Task goal: Please copy the lines below exactly, from the first one through the line showing "leaf_start = 1.8".

Data shown:
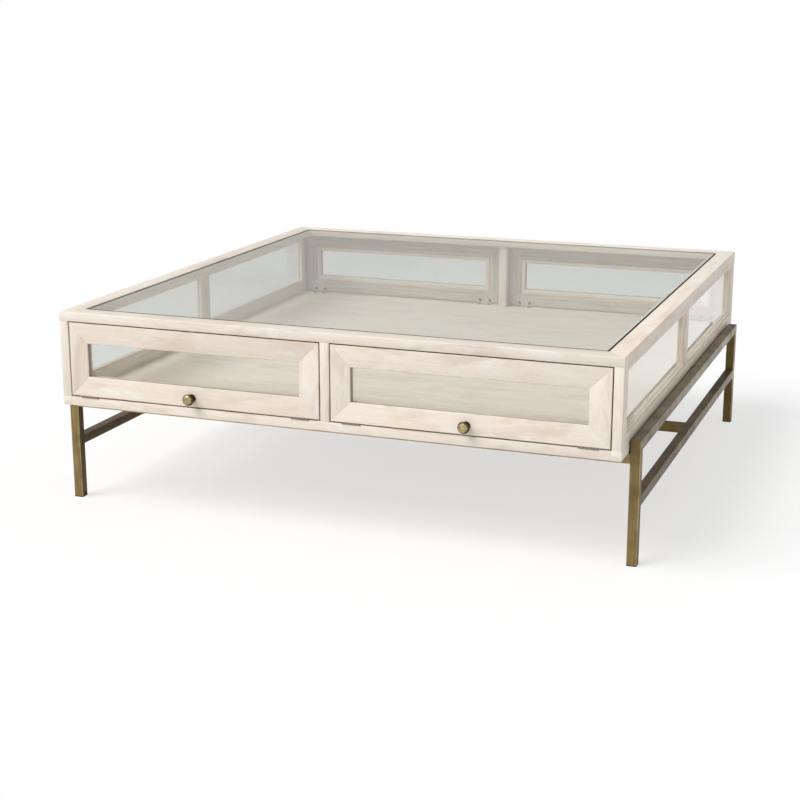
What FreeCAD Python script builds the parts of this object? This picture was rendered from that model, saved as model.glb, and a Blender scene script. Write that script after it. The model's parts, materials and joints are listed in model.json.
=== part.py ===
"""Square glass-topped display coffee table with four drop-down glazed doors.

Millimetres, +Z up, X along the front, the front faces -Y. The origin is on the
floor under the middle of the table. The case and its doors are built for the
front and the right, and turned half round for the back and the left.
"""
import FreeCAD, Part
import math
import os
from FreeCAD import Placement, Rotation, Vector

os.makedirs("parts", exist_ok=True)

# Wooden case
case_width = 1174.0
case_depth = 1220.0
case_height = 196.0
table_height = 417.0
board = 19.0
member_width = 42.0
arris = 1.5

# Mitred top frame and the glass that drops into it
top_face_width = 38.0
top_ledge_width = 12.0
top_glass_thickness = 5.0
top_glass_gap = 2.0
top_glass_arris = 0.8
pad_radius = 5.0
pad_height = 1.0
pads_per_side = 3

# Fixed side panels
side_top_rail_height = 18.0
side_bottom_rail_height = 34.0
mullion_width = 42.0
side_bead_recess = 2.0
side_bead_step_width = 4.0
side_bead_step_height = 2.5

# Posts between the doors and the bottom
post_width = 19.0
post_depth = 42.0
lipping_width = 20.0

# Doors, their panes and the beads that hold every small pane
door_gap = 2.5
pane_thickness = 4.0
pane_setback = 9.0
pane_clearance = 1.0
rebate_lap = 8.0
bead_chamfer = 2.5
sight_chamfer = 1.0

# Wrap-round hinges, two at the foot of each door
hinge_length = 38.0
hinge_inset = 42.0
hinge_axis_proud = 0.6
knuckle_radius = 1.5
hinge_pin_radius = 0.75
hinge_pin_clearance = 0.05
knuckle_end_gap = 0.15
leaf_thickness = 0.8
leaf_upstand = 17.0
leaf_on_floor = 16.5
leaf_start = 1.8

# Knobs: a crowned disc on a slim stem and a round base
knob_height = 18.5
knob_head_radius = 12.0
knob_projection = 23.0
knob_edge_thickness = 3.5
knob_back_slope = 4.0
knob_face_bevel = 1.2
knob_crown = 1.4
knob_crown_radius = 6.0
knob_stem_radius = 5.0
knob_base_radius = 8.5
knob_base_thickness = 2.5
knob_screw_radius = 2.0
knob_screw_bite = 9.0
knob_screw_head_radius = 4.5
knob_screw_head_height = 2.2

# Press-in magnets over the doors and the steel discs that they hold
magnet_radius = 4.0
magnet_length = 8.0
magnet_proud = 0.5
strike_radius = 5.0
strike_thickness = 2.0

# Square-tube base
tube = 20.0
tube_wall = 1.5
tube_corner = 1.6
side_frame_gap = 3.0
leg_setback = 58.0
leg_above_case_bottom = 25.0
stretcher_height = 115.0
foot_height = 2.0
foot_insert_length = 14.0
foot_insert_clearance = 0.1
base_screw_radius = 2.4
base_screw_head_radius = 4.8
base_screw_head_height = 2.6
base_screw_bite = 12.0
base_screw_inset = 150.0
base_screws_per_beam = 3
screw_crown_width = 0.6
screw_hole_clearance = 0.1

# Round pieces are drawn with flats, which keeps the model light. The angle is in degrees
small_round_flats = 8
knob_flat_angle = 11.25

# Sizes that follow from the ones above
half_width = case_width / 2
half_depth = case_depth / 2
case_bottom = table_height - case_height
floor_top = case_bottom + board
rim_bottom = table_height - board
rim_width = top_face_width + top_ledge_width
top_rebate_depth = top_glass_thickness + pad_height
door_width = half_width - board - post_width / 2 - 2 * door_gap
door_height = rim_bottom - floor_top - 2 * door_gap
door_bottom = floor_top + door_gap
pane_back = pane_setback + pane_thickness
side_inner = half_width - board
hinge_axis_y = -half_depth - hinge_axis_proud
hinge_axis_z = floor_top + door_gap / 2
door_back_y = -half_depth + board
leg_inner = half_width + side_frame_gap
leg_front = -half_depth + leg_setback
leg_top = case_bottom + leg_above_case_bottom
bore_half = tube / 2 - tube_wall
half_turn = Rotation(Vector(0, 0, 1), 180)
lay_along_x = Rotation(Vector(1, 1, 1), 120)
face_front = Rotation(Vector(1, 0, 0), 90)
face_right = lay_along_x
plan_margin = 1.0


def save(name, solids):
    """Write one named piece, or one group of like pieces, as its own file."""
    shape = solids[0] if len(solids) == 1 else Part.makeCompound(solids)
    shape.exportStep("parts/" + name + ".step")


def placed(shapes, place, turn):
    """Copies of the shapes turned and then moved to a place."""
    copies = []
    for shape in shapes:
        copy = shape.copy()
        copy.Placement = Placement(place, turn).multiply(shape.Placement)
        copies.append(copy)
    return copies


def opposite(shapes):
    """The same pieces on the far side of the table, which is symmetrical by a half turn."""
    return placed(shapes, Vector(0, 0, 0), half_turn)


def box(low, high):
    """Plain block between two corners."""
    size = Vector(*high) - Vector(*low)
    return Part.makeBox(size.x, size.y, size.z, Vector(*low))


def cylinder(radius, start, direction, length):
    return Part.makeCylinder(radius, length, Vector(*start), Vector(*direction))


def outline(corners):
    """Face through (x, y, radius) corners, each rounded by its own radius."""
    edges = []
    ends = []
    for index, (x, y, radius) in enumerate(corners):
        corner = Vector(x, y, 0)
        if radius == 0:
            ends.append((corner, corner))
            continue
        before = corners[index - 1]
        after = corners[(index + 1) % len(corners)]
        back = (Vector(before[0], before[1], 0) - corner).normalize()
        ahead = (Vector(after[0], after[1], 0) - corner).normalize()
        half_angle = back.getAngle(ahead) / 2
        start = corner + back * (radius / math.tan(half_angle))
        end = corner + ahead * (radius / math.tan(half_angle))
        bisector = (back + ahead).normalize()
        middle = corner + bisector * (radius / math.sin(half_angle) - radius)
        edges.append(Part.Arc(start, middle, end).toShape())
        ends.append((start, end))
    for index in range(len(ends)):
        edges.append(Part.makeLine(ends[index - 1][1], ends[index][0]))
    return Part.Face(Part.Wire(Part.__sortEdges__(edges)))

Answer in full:
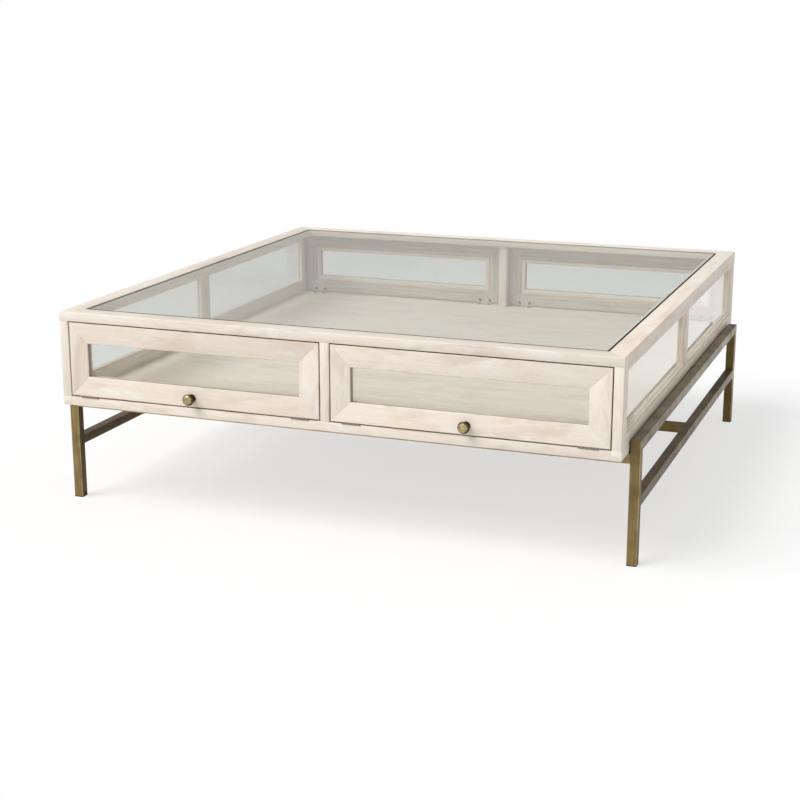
What FreeCAD Python script builds the parts of this object? This picture was rendered from that model, saved as model.glb, and a Blender scene script. Write that script after it. The model's parts, materials and joints are listed in model.json.
=== part.py ===
"""Square glass-topped display coffee table with four drop-down glazed doors.

Millimetres, +Z up, X along the front, the front faces -Y. The origin is on the
floor under the middle of the table. The case and its doors are built for the
front and the right, and turned half round for the back and the left.
"""
import FreeCAD, Part
import math
import os
from FreeCAD import Placement, Rotation, Vector

os.makedirs("parts", exist_ok=True)

# Wooden case
case_width = 1174.0
case_depth = 1220.0
case_height = 196.0
table_height = 417.0
board = 19.0
member_width = 42.0
arris = 1.5

# Mitred top frame and the glass that drops into it
top_face_width = 38.0
top_ledge_width = 12.0
top_glass_thickness = 5.0
top_glass_gap = 2.0
top_glass_arris = 0.8
pad_radius = 5.0
pad_height = 1.0
pads_per_side = 3

# Fixed side panels
side_top_rail_height = 18.0
side_bottom_rail_height = 34.0
mullion_width = 42.0
side_bead_recess = 2.0
side_bead_step_width = 4.0
side_bead_step_height = 2.5

# Posts between the doors and the bottom
post_width = 19.0
post_depth = 42.0
lipping_width = 20.0

# Doors, their panes and the beads that hold every small pane
door_gap = 2.5
pane_thickness = 4.0
pane_setback = 9.0
pane_clearance = 1.0
rebate_lap = 8.0
bead_chamfer = 2.5
sight_chamfer = 1.0

# Wrap-round hinges, two at the foot of each door
hinge_length = 38.0
hinge_inset = 42.0
hinge_axis_proud = 0.6
knuckle_radius = 1.5
hinge_pin_radius = 0.75
hinge_pin_clearance = 0.05
knuckle_end_gap = 0.15
leaf_thickness = 0.8
leaf_upstand = 17.0
leaf_on_floor = 16.5
leaf_start = 1.8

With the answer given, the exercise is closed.